Do I want to watch the series now?
It’s a perfectly acceptable, average sitcom, but it lacks oomph. I need a bit more than that.
Is there a series finale you’d like me to review? Join our Discord or leave a comment below.
I have not watched this, so if anyone wants to request it…
Text enters my brain far more directly than speech. That wrong nametag is going to be a problem.
A really weird name, but apparently a real one, given to at least five Americans - and sometimes as many as 43 - every year since 1967.
This flips my understanding of Amy on its head. Up until this moment (including when she asked if he was upset) I thought she had been pining for Jonah and never did anything about it.
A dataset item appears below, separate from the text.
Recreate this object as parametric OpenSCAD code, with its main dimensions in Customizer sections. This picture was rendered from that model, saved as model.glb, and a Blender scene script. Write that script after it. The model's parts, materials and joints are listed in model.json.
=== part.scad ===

But apparently they had a robust, serious relationship.
I have not watched this either, so if anyone wants to request it…
Which raises the question why he didn’t quit after she left. Unless he figured the store was closing anyway, might as well stick around for the last few weeks.
A “checklist” finale is one in which the writers make a list of every ongoing subplot and then methodically and mechanically resolve them one at a time. I’ve seen a few of these, and it makes for a choppy episode.
Source: https://johnfinnemore.blogspot.com/2014/12/farewell-bear-facts-zurich.html
Don’t read it if you haven’t listened to the series. (And if you haven’t listened to the series, don’t eat or drink or sleep until you have.)
"Perfectly serviceable sitcom" is quite apt. I enjoyed it like I enjoy fast food, it was easy low-stakes entertainment, with none of the cringiness sitcoms sometimes have (I break out in hives at Big Bang Theory). Plus I'm a sucker for workplace comedy, a retail store was the perfect setup. For the bit about nametags: it's one of Amy's quirks, established in the first episode, that she prefers not using her real name on her nametag: "I just don't like random strangers using my name like we're buddies."